**Goal:** Extract the lines between the ones holding "v in bight_centre])" and "# Camera: straight", inclusive, exactly as written and nothing more.

**Exercise inputs:**
* * * * * * *
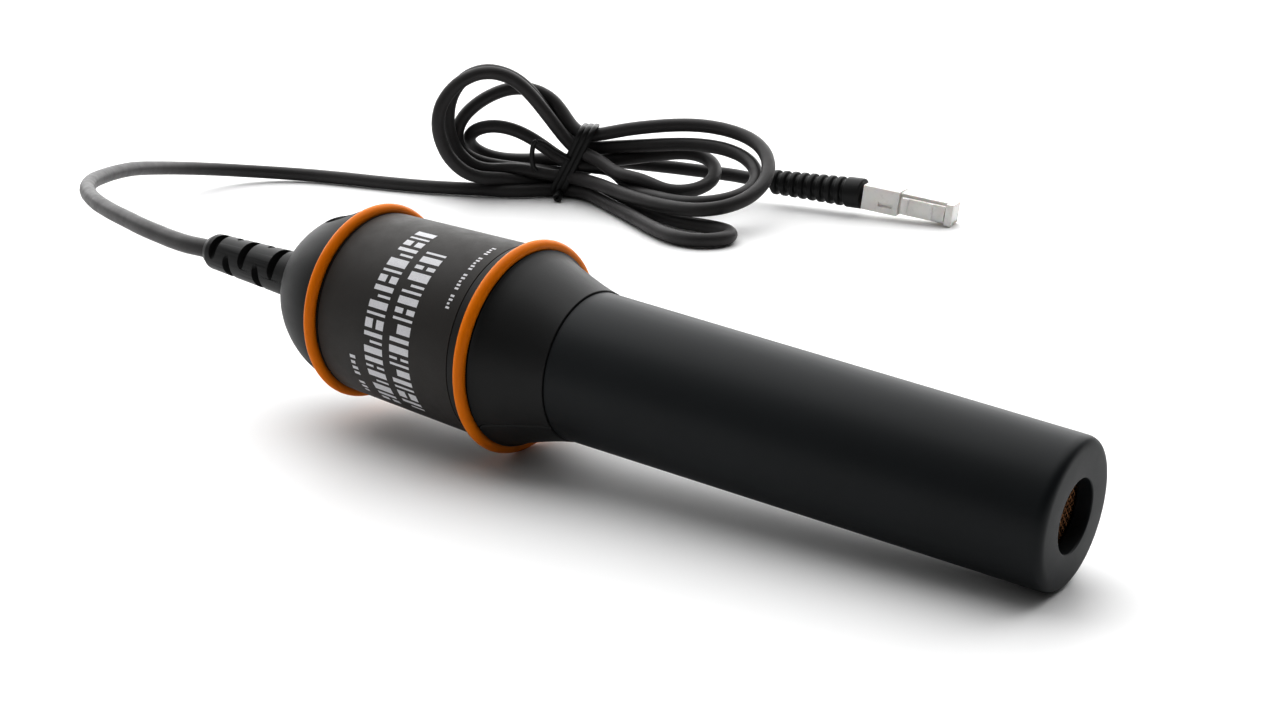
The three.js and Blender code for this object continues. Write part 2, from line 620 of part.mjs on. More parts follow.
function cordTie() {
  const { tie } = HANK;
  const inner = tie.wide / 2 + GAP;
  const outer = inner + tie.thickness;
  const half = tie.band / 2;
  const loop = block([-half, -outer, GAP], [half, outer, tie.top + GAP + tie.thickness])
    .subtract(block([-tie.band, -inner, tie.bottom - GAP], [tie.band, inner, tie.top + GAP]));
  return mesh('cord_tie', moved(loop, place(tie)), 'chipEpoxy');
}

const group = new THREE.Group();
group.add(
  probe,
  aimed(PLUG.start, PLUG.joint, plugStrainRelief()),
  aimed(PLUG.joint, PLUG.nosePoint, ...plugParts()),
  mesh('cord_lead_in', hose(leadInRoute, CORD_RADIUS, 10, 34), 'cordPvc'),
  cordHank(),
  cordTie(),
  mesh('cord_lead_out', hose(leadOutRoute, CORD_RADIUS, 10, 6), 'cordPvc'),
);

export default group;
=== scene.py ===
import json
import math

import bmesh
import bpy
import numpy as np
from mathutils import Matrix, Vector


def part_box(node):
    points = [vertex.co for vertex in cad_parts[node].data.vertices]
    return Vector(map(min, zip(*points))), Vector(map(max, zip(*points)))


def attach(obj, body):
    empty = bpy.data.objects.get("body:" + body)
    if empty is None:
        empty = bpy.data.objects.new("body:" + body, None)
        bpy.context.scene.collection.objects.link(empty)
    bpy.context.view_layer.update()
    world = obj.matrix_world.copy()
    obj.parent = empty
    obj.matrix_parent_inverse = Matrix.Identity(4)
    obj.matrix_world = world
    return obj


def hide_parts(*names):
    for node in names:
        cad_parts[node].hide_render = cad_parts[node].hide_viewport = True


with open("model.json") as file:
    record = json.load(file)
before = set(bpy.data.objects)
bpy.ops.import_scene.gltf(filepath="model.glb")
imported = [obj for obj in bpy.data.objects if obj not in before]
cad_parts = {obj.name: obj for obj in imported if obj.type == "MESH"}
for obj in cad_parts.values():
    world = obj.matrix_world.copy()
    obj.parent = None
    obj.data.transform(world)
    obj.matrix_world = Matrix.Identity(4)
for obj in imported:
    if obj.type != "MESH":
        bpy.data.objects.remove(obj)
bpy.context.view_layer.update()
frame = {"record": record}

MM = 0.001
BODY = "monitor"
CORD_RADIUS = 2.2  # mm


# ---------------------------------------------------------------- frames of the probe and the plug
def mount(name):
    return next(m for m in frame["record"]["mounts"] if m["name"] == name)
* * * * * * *
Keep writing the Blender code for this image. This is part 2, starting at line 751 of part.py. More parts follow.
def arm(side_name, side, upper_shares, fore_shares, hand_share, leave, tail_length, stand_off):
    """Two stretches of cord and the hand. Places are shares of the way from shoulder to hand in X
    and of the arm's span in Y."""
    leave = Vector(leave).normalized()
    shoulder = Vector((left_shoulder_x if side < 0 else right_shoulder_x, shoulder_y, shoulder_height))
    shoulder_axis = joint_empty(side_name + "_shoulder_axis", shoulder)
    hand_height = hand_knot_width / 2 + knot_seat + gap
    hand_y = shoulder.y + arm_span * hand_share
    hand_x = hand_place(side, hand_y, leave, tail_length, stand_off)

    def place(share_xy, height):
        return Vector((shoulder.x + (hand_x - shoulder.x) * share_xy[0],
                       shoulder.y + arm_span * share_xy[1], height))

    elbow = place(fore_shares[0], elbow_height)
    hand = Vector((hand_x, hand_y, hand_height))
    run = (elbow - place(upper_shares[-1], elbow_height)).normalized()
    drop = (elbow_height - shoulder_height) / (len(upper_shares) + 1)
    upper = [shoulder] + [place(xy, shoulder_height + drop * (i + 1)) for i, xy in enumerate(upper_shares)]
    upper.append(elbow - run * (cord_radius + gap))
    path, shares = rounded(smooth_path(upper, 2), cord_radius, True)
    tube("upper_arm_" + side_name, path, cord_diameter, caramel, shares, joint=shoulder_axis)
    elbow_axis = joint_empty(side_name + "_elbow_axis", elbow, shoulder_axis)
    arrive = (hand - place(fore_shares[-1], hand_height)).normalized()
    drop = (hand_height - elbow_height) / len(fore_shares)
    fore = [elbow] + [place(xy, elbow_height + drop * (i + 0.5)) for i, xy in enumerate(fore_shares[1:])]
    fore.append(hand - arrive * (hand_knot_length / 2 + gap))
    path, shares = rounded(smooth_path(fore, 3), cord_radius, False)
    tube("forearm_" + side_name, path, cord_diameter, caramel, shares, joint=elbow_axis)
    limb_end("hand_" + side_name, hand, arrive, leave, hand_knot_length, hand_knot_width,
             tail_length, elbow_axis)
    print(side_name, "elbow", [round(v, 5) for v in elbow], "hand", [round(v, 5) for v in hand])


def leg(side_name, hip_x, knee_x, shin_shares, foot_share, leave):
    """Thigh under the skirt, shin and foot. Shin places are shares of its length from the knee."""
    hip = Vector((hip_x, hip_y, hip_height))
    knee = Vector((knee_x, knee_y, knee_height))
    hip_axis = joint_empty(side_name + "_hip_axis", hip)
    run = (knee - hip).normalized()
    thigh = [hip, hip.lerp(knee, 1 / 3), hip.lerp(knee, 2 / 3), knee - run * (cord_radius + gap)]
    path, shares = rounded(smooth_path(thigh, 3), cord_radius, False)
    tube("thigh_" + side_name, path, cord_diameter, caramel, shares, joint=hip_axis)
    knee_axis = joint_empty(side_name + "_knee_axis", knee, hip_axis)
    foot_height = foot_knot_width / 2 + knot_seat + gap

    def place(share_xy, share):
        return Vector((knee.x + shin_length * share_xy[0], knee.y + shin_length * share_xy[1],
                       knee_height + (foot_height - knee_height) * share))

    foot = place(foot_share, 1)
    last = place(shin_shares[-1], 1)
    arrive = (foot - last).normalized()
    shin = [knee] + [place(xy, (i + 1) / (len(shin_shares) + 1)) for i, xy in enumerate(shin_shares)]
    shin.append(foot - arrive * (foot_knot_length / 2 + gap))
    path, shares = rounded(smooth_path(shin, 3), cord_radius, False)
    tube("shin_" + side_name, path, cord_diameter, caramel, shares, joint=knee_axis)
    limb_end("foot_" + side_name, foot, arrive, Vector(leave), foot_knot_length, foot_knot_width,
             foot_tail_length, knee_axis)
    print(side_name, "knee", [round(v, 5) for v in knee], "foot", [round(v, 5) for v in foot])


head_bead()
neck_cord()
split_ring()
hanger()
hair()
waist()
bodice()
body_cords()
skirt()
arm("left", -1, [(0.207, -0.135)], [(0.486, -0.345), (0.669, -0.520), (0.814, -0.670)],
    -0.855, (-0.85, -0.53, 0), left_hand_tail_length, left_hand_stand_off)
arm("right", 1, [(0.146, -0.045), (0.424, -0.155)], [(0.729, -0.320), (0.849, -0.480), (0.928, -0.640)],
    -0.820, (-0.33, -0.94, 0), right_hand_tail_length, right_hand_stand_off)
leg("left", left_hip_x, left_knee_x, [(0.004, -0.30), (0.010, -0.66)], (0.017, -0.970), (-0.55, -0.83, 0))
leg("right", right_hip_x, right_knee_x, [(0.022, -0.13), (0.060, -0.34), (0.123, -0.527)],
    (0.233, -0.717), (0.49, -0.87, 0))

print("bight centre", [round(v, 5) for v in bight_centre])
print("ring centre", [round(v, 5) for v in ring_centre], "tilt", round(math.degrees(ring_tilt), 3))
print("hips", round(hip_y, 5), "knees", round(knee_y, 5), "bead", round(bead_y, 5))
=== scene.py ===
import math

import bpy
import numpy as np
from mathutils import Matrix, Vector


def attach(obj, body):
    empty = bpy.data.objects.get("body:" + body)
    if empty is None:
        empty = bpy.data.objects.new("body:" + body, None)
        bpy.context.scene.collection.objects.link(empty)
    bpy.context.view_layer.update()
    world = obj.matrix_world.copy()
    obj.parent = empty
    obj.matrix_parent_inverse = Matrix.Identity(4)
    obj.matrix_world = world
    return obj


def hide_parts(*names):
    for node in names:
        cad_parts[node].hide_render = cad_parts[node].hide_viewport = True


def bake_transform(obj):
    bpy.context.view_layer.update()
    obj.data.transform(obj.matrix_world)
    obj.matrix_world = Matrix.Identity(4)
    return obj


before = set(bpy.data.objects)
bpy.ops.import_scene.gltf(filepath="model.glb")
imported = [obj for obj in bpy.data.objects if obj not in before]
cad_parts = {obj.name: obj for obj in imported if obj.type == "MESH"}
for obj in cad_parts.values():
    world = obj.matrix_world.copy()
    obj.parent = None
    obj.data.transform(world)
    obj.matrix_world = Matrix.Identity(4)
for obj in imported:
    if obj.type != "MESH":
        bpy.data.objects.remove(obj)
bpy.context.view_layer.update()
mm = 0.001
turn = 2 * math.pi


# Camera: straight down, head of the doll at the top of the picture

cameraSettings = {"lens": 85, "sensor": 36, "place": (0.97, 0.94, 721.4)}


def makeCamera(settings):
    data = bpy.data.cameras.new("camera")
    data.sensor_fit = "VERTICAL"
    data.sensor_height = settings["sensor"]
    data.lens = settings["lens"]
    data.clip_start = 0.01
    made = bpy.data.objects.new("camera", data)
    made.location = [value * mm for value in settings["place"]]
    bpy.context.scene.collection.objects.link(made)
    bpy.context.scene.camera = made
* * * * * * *
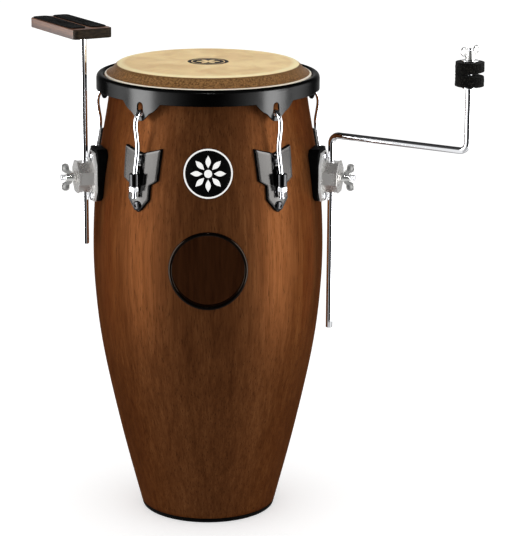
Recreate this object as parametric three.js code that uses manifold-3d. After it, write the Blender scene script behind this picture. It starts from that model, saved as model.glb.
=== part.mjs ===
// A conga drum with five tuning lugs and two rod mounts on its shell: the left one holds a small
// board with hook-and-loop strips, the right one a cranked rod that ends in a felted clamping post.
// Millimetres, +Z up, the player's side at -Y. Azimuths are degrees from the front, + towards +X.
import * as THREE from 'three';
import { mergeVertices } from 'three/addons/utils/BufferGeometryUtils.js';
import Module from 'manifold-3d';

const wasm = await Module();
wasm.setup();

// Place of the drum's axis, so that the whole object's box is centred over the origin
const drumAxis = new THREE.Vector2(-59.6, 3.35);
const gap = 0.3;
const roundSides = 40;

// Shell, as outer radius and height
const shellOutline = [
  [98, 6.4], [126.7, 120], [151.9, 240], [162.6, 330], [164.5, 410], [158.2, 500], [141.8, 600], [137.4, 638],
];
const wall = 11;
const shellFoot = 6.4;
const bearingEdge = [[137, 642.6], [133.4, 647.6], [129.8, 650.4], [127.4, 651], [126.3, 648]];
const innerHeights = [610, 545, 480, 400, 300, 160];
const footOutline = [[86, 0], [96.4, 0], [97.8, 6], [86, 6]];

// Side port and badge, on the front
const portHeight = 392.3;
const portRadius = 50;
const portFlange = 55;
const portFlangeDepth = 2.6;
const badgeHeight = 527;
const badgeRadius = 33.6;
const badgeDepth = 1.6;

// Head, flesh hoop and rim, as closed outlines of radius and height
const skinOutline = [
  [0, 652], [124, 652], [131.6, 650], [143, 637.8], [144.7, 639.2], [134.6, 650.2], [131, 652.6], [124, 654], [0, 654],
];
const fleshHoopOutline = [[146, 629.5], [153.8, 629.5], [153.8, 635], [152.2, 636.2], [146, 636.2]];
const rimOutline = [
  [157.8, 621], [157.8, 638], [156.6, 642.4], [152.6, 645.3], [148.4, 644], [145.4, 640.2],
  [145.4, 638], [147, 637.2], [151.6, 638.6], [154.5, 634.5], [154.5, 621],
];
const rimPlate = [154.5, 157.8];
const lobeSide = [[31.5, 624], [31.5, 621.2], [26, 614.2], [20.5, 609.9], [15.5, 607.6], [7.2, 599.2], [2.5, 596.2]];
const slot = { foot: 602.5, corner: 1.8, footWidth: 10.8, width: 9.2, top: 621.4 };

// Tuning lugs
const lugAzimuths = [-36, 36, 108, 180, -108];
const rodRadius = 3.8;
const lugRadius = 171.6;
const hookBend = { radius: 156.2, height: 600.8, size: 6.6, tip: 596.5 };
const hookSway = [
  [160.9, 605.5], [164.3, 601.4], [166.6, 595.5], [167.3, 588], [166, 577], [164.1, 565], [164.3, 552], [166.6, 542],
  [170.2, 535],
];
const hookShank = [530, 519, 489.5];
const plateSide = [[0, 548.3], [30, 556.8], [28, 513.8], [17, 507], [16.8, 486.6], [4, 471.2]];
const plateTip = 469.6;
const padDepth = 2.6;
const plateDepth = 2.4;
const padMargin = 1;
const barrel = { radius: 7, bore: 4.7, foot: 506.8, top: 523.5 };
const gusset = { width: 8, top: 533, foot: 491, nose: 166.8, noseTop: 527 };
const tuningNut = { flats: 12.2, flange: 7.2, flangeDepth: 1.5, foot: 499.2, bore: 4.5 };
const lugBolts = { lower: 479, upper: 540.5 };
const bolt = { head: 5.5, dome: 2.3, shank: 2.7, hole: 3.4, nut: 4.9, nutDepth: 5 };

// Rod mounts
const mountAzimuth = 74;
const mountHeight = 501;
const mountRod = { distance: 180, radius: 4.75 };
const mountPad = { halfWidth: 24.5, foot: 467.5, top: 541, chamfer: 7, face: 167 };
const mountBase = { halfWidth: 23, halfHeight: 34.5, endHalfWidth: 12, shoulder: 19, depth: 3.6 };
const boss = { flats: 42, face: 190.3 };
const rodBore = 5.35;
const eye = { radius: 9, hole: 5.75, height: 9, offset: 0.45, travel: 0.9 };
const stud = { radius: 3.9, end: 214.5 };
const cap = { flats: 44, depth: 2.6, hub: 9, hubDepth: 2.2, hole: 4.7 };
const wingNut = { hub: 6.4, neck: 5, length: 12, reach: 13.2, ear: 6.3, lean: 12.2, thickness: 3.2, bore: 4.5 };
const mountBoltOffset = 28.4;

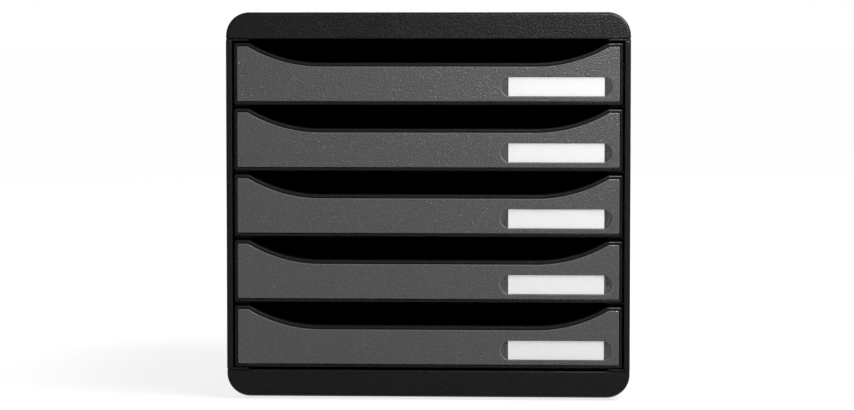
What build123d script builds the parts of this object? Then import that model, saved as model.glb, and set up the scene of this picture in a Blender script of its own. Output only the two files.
* * * * * * *
**Expected answer:**
print("bight centre", [round(v, 5) for v in bight_centre])
print("ring centre", [round(v, 5) for v in ring_centre], "tilt", round(math.degrees(ring_tilt), 3))
print("hips", round(hip_y, 5), "knees", round(knee_y, 5), "bead", round(bead_y, 5))
=== scene.py ===
import math

import bpy
import numpy as np
from mathutils import Matrix, Vector


def attach(obj, body):
    empty = bpy.data.objects.get("body:" + body)
    if empty is None:
        empty = bpy.data.objects.new("body:" + body, None)
        bpy.context.scene.collection.objects.link(empty)
    bpy.context.view_layer.update()
    world = obj.matrix_world.copy()
    obj.parent = empty
    obj.matrix_parent_inverse = Matrix.Identity(4)
    obj.matrix_world = world
    return obj


def hide_parts(*names):
    for node in names:
        cad_parts[node].hide_render = cad_parts[node].hide_viewport = True


def bake_transform(obj):
    bpy.context.view_layer.update()
    obj.data.transform(obj.matrix_world)
    obj.matrix_world = Matrix.Identity(4)
    return obj


before = set(bpy.data.objects)
bpy.ops.import_scene.gltf(filepath="model.glb")
imported = [obj for obj in bpy.data.objects if obj not in before]
cad_parts = {obj.name: obj for obj in imported if obj.type == "MESH"}
for obj in cad_parts.values():
    world = obj.matrix_world.copy()
    obj.parent = None
    obj.data.transform(world)
    obj.matrix_world = Matrix.Identity(4)
for obj in imported:
    if obj.type != "MESH":
        bpy.data.objects.remove(obj)
bpy.context.view_layer.update()
mm = 0.001
turn = 2 * math.pi


# Camera: straight down, head of the doll at the top of the picture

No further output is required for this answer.